» Your goal:
Note how many lines in the entries contain the string "writing", then give that number and nothing else.
-- Begin --
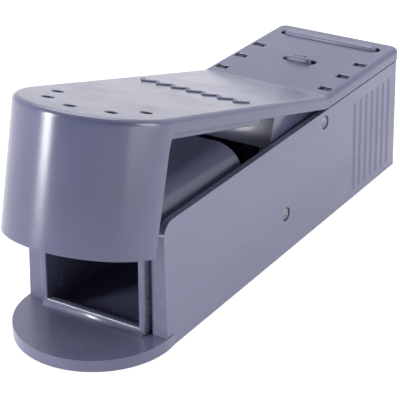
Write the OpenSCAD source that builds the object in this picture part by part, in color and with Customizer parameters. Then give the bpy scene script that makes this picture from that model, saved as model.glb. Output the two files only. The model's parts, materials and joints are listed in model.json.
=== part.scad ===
// Box-type snap mouse trap, drawn set: the hood at the front is raised, the lid behind is pressed down.
// X runs across, +Y runs to the back, +Z is up. The origin is on the underside, halfway along.
// Places along the trap are distances in front of a datum line just inside the rear wall, see at().

/* [Housing] */
// Outer width of the box at its rim
body_w = 60; // [56:1:66]
// Height of the side walls
wall_h = 50.4; // [48:0.1:53]
// Outward lean of each wall from rim to foot
draft = 1.35; // [0.8:0.05:1.6]
// Length from the rear wall to the front edges of the side walls
box_l = 194.9; // [193.3:0.1:195.3]
// Wall thickness
wall_t = 2.6; // [2.4:0.1:2.6]
// Floor thickness
floor_t = 2; // [1.6:0.1:2.1]
// Radius of the round doorstep
step_r = 31.7; // [31.4:0.1:33]
// Height of the doorstep's top
step_h = 4.7; // [4:0.1:5.2]
// Number of grip grooves in each side wall
grooves = 7; // [5:1:7]
// Distance between grip grooves
groove_pitch = 5.6; // [5.2:0.1:5.8]

/* [Entrance tunnel] */
// Half of the entrance's clear width
mouth_x = 20.6; // [20.3:0.1:20.8]
// Height of the sill's top
sill_z = 7.5; // [6.5:0.1:8]
// Crown height of the vaulted roof
vault_z = 53.5; // [51:0.1:53.6]
// Place of the tunnel's inner end
tunnel_end = 125.5; // [124.5:0.1:130]

/* [Hood] */
// Tilt of the raised hood
set_angle = 15.2; // [14.8:0.1:15.4]
// Height of the lid's top face
lid_z = 56.4; // [56:0.1:57]
// Thickness of the lid's plate
lid_t = 2; // [1.6:0.1:2.1]
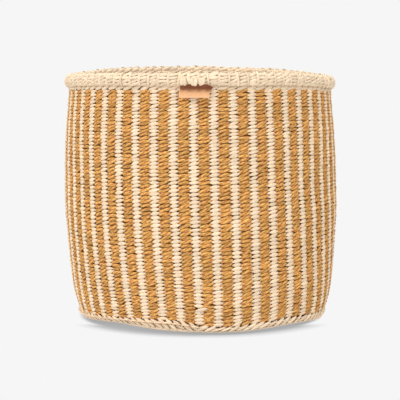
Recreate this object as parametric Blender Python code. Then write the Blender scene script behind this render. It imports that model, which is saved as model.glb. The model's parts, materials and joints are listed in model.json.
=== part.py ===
"""Kiondo storage basket, twined from sisal, with vertical stripes and a small leather tab.

Metres, +Z up. The origin is on the floor under the middle of the basket. The tab is at the
front, on the -Y side, over a natural stripe that stands a little left of the middle.

Twining leaves each colour of weft outside on every second column and inside on the columns
between, so each colour has an outside comb and an inside comb of columns, held by one round
of weft: the first round at the foot for the natural weft, the last round under the rim for
the dyed weft. The upright warps stand between the two layers.
"""

import math

import bmesh
import bpy
from mathutils import Matrix, Vector

# Stripes: a pair is one natural column of stitches and one dyed column
STRIPE_PAIRS = 44
COLUMNS = 2 * STRIPE_PAIRS
COLUMN_TURN = math.tau / COLUMNS
TAB_TURN = math.radians(-2.4)

# Outline of the woven wall, on its outer side
BASKET_HEIGHT = 0.2386
FOOT_RADIUS = 0.1208
BELLY_RADIUS = 0.1316
BELLY_HEIGHT = 0.118
NECK_RADIUS = 0.1263
WALL_CURVE_POWER = 2.2
LOWER_CORNER_SHARES = (0, 0.26, 1)
UPPER_CORNER_SHARES = (0.49, 1)

# Cords of the weave: wefts cross in front of and behind each upright warp
WEFT_THICKNESS = 0.00165
WARP_DIAMETER = 0.0016
CLEARANCE = 0.0003
COLUMN_CROWN_SHARE = 0.72
ROUND_HEIGHT = 0.0015

# Base, which hangs a little clear of the floor inside the foot ring
BASE_RAISE = 0.002
START_RADIUS = 0.013
SPOKE_WIDTH_SHARE = 0.85

# Foot ring, the rope-like edge that the basket stands on
FOOT_HEIGHT = 0.0077
FOOT_ROUND = 0.0058
FOOT_ROUND_STEPS = 3
FOOT_CONTACT_WIDTH = 0.008
FOOT_CHAMFER = 0.0027

# Rim: the bundled warp ends under a twined band, with a braid on top
RIM_HEIGHT = 0.0141
RIM_OVERHANG_OUTSIDE = 0.0036
RIM_OVERHANG_INSIDE = 0.0022
RIM_LIP = 0.0005
RIM_ROUND_HEIGHT = 0.006
RIM_SKIN = 0.0016
RIM_CHAMFER = 0.002
BUNDLE_FLARE = 0.0018
BRAID_HEIGHT = 0.004
BRAID_WIDTH = 0.0078
BRAID_SIDES = 6

# Leather tab: one strip folded double, with its two ends caught under the strands of the rim
TAB_WIDTH = 0.0272
TAB_DROP = 0.0091
TAB_CAUGHT = 0.0022
TAB_RISE = 0.0026
LEATHER_THICKNESS = 0.0007
LEAF_GAP = 0.0003
TAB_REST_GAP = 0.0008
BINDING_THICKNESS = 0.0004
BINDING_WIDTH = 0.0026
BINDING_HEIGHT = 0.0042
BINDING_PLACE_SHARES = {"left": -0.34, "middle": 0.02, "right": 0.33}

# Heights that follow from the sizes above
WALL_BOTTOM = FOOT_HEIGHT + CLEARANCE
RIM_BOTTOM = BASKET_HEIGHT - RIM_HEIGHT
SPOKE_HEIGHT = BASE_RAISE + WEFT_THICKNESS + CLEARANCE + WARP_DIAMETER / 2
UNDER_TOP = BASE_RAISE + WEFT_THICKNESS
INSIDE_BOTTOM = SPOKE_HEIGHT + WARP_DIAMETER / 2 + CLEARANCE
BASE_TOP = INSIDE_BOTTOM + WEFT_THICKNESS
FIRST_ROUND_TOP = max(WALL_BOTTOM, BASE_TOP + CLEARANCE) + ROUND_HEIGHT
LAST_ROUND_BOTTOM = RIM_BOTTOM + CLEARANCE
LAST_ROUND_TOP = LAST_ROUND_BOTTOM + ROUND_HEIGHT
BAND_TOP = BASKET_HEIGHT - BRAID_HEIGHT - CLEARANCE
CAVITY_TOP = BAND_TOP - RIM_SKIN

# Flat-sided rings stand out at their corners, so what they wrap keeps this much more clearance
RING_CORNER = 1 / math.cos(math.pi / STRIPE_PAIRS)
LAYER_GAP = CLEARANCE + BELLY_RADIUS * (RING_CORNER - 1)

# Depths of the layers under the wall's outer side
WARP_OUTER_DEPTH = WEFT_THICKNESS + CLEARANCE
WARP_INNER_DEPTH = WARP_OUTER_DEPTH + WARP_DIAMETER
INNER_SEAT_DEPTH = WARP_INNER_DEPTH + LAYER_GAP
WALL_THICKNESS = INNER_SEAT_DEPTH + WEFT_THICKNESS

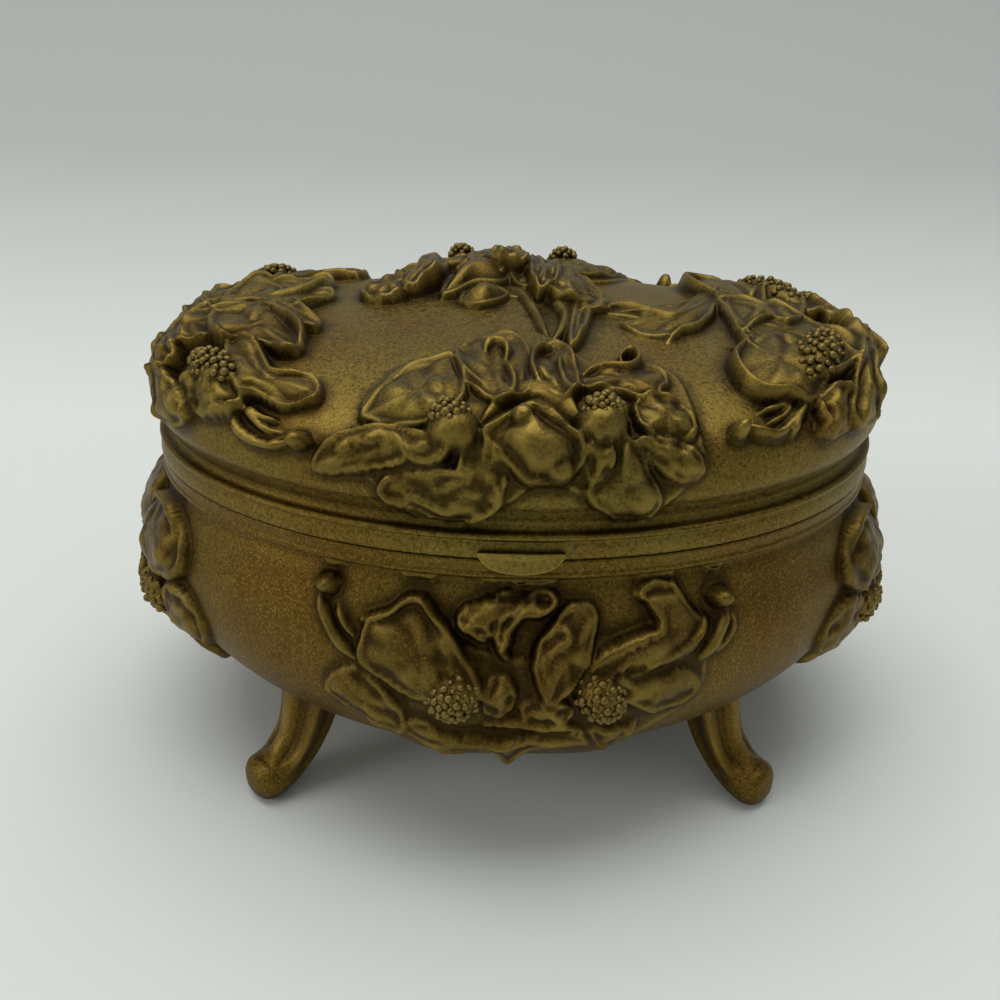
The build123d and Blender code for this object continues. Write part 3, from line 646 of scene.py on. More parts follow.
def end_flower(start):
    def on_end(kind, *args, rise=4.0, **more):
        rise = rise * HEIGHT_SHARE[kind]
        return kind(round_wall(base_wall, start), *args, rise=rise, mound=end_mound, unit=1.0, **more)

    shapes = [on_end(petal, [(-12, 7), (-8, 2.5), (0, 4), (8, 2), (13, 6), (11, 14), (0, 18), (-11, 14)], (0, 10),
                     rise=4.4, root=(0, 22), folds=5, seed=1),
              on_end(petal, [(-13, 27), (0, 22), (12, 27), (14, 34), (6, 41), (-6, 40), (-14, 35)], (0, 33), rise=4.0,
                     root=(0, 22), folds=5, seed=2)]
    for side in (-1, 1):
        for k, (outline, middle, rise) in enumerate((
                ([(11, 10), (17, 4), (25, 4), (31, 8), (32, 14), (25, 17), (15, 16)], (22, 10), 4.0),
                ([(27, 18), (33, 17), (37, 21), (35, 27), (28, 27)], (32, 22), 3.2),
                ([(15, 26), (24, 26), (31, 29), (30, 35), (22, 38), (15, 34)], (22, 31), 3.6),
                ([(1, 18), (9, 16), (17, 18), (17, 25), (6, 26)], (9, 21), 4.4))):
            outline = [(side * x, y) for x, y in outline][::side]
            shapes.append(on_end(petal, outline, (side * middle[0], middle[1]), rise=rise, root=(side * 22, 21.5),
                                 folds=4, seed=3 + k + side))
        shapes.append(on_end(knob, (side * 22, 21.5), 4.8, rise=5.2, rough=0.45, seed=21 + side, count=40))
        shapes.append(on_end(ribbon, [(side * 12, 8), (side * 17, 5), (side * 25, 5), (side * 30, 9)], 1.2, rise=4.6))
    return shapes


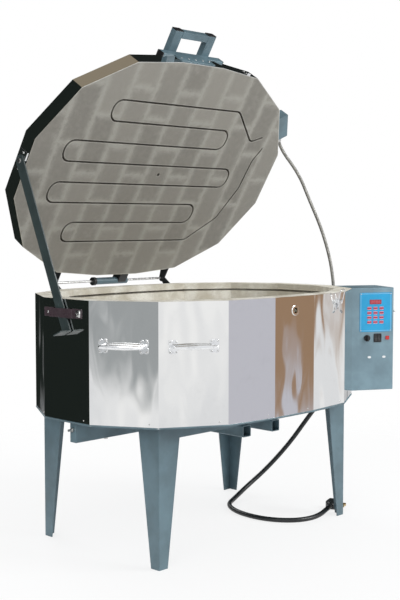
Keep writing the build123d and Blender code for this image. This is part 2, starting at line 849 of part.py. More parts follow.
def prop_arm():
    """Flat bar from the lid down through the guide, with a lip turned out at its foot."""
    start = PLATE + ARM_SIDE_GAP
    bar = block(
        (-start - ARM_THICKNESS, -start),
        (-ARM_WIDTH / 2, ARM_WIDTH / 2),
        (-ARM_LENGTH, 0),
    )
    bar += Pos(-start - ARM_THICKNESS, 0, 0) * (Plane.YZ * rod(ARM_WIDTH, ARM_THICKNESS))
    bar += block(
        (-start - ARM_LIP, -start),
        (-ARM_WIDTH / 2, ARM_WIDTH / 2),
        (-ARM_LENGTH, -ARM_LENGTH + ARM_THICKNESS),
    )
    hole = rod(ARM_PIN + 2 * ARM_RUNNING_FIT, ARM_THICKNESS)
    bar -= Pos(-start - ARM_THICKNESS, 0, 0) * (Plane.YZ * hole)
    pivot = opened_point(on_lid_end(0).origin)
    return Pos(pivot.X, pivot.Y, pivot.Z) * Rot(-ARM_TILT, 0, 0) * bar


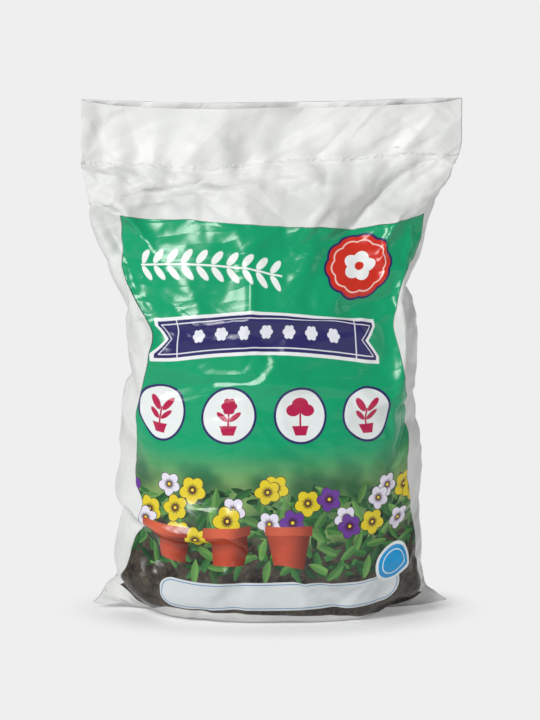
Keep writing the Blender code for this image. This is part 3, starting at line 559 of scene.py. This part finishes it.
body_share *= np.clip(places[:, 2] / FOLD_CLEAR_OF_FLOOR, 0, 1)
places += outward * (on_body * body_share)[:, None]
# above the seal both lips bend together, and just below it the two films still do
lip_share = np.clip((run_now - SEAL_RUN + LIP_CREASES_START) / LIP_FADE, 0, 1)
places[:, 1] += on_lips * lip_share
bag.data.vertices.foreach_set("co", places.reshape(-1))
bag.data.update()
bag.data.shade_smooth()


class Wire:
    """One socket of a material's nodes. Sums on it become Math nodes."""

    def __init__(self, tree, socket=None):
        self.tree, self.socket = tree, socket

    def node(self, kind, values, output=0, **settings):
        """Another node: its settings first, then the values or wires of its sockets."""
        made = self.tree.nodes.new("ShaderNode" + kind)
        for name, value in settings.items():
            setattr(made, name, value)
        for key, value in values.items():
            if isinstance(value, Wire):
                self.tree.links.new(value.socket, made.inputs[key])
            else:
                made.inputs[key].default_value = value
        return Wire(self.tree, made.outputs[output])

    def math(self, operation, *values, clamp=False):
        """A Math node on values and wires."""
        return self.node("Math", dict(enumerate(values)), operation=operation, use_clamp=clamp)

    def __add__(self, other):
        return self.math("ADD", self, other)

    def __sub__(self, other):
        return self.math("SUBTRACT", self, other)

    def __rsub__(self, other):
        return self.math("SUBTRACT", other, self)

    def __mul__(self, other):
        return self.math("MULTIPLY", self, other)

    def __truediv__(self, other):
        return self.math("DIVIDE", self, other)

    def __abs__(self):
        return self.math("ABSOLUTE", self)

    __radd__ = __add__
    __rmul__ = __mul__

    def least(self, other):
        """The smaller of two."""
        return self.math("MINIMUM", self, other)

    def most(self, other):
        """The larger of two."""
        return self.math("MAXIMUM", self, other)

    def fade(self, start, end):
        """0 before start and 1 after end."""
        return self.node("MapRange", {0: self, 1: start, 2: end}, interpolation_type="SMOOTHSTEP")

    def colours(self, below, above):
        """A colour above another, by this share."""
        return self.node("Mix", {0: self, 6: below, 7: above}, 2, data_type="RGBA")

    def put(self, shader, name):
        """Lead this into a shader's socket."""
        self.tree.links.new(self.socket, shader.inputs[name])


def ink(red, green, blue):
    """A colour as it looks, from 0 to 255, for a shader's socket."""
    looks = np.array([red, green, blue]) / 255
    linear = np.where(looks > 0.04045, ((looks + 0.055) / 1.055) ** 2.4, looks / 12.92)
    return (*(float(value) for value in linear), 1.0)


def printed(distance, edge=0.0005):
    """1 inside a printed shape, where its distance is below nought, with a clean edge."""
    return distance.math("MULTIPLY_ADD", distance, -1 / edge, 0.5, clamp=True)


def oval(x, y, wide, high):
    """The distance from an oval of these half sizes."""
    across, up = x / wide, y / high
    return (x.math("SQRT", across * across + up * up) - 1) * min(wide, high)


def box(x, y, wide, high, corner):
    """The distance from a box of these half sizes, with round corners."""
    across = (abs(x) - (wide - corner)).most(0)
    up = (abs(y) - (high - corner)).most(0)
    return x.math("SQRT", across * across + up * up) - corner


def turned(x, y, degrees):
    """The same place as x and y on axes turned by an angle."""
    cos, sin = math.cos(math.radians(degrees)), math.sin(math.radians(degrees))
    return x * cos + y * sin, y * cos - x * sin


def petals(x, y, radius, number, depth):
    """The distance from a flower with a number of round petals."""
    angle = x.math("ARCTAN2", y, x)
    edge = abs(x.math("COSINE", angle * (number / 2))) * (radius * depth) + radius * (1 - depth / 2)
    return x.math("SQRT", x * x + y * y) - edge


NAVY = ink(38, 35, 95)
RED = ink(203, 44, 26)
SILVER = ink(226, 228, 236)
polythene = bpy.data.materials.new("printed_polythene")
polythene.use_nodes = True
surface = polythene.node_tree.nodes["Principled BSDF"]
start = Wire(polythene.node_tree)
film_map = start.node("UVMap", {}, uv_map="film")
print_map = start.node("UVMap", {}, uv_map="print")
around = start.node("SeparateXYZ", {0: film_map}, 0)
run = start.node("SeparateXYZ", {0: film_map}, 1)
x = start.node("SeparateXYZ", {0: print_map}, 0)
y = start.node("SeparateXYZ", {0: print_map}, 1)

# the white film, greyer where the dark filling shows through it, and mottled with painted shade:
# soft grey patches that stand in for the shading of its gentle undulations
painted_shade_and_gloss_mottle = start.node("TexNoise", {"Vector": film_map, "Scale": 18.0, "Detail": 3.0})
filling_and_painted_shade = (SEAL_RUN - run).fade(-0.01, 0.06) * 0.45 + painted_shade_and_gloss_mottle.fade(0.38, 0.66) * 0.55
white = filling_and_painted_shade.colours(ink(230, 231, 229), ink(208, 210, 208))

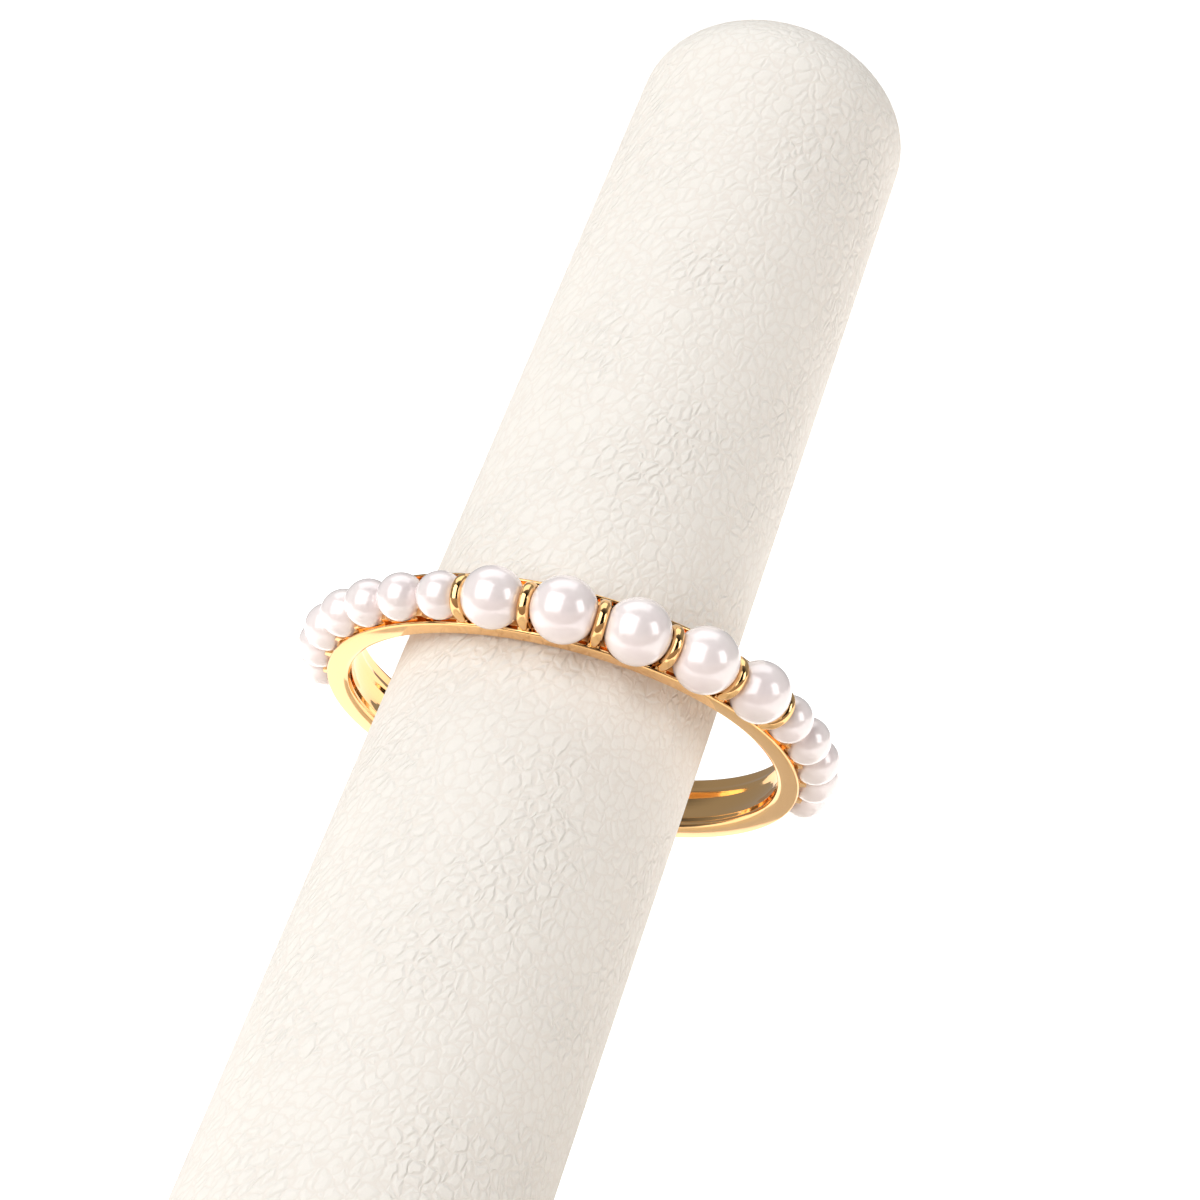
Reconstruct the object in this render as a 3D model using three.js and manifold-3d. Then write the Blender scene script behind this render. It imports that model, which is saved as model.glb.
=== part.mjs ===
// Pearl stacking ring on a leather-covered display finger, in millimetres with +Z up.
// The origin is the middle of the base's underside.
//
// The ring is one gold solid: a band with flat side faces, round seats cut into its outside, and
// small arches soldered across it between the larger pearls. Its pearls sit loose in the seats.
// It hangs on a tapered finger that leans back on a round base, and touches it on one side.

import * as THREE from 'three';
import { mergeVertices } from 'three/addons/utils/BufferGeometryUtils.js';
import Module from 'manifold-3d';

// Band
const ringInnerDiameter = 17;
const bandThickness = 0.9;
const bandWidth = 2.2;
const faceChamfer = 0.06;
const hollowDepth = 0.09;
const bandSides = 64;

// Channel round the outside of the band, where the pearls are
const lipThickness = 0.12;
const grooveDepth = 0.24;
const grooveWidth = 0.14;
const seatWallHeight = 0.26;
const seatWallStep = 0.03;
const channelDepth = 0.3;
const channelSlope = 0.12;
const channelEndMargin = 0.25;

// Pearls, from the middle of the row outwards
const middlePearlDiameter = 2.58;
const secondPearlDiameter = 2.58;
const thirdPearlDiameter = 2.41;
const smallPearlDiameter = 1.86;
const smallPearlsLeft = 7;
const smallPearlsRight = 5;
const pearlSides = 12;
const pearlRings = 9;
const rowOffset = 0.11;
const smallPearlStandOff = 0.45;
const largePearlStandOff = 0.65;
const smallPearlGap = 0.04;
const archPearlGap = 0.28;
const endArchPearlGap = 0.14;
const seatClearance = 0.05;
const seatSides = 16;

// Arches between the larger pearls, each on a saddle that lies across the channel
const archOuterRadius = 0.9;
const archStrapThickness = 0.24;
const archWidth = 0.42;
const archEdgeRound = 0.06;
const archStandOff = 0.35;
const saddleRise = 0.08;
const saddleTopWidth = 0.42;
const saddleFlare = 0.1;

// Display finger, straight and tapered under a flattened dome
const fingerLength = 62.8;
const fingerFootDiameter = 13.8;
const fingerShoulderDiameter = 10.7;
const tipDomeHeight = 4.1;
const fingerLean = 37.9;
const fingerHeading = 31.9;
const fingerSides = 40;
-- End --
» Written answer:
2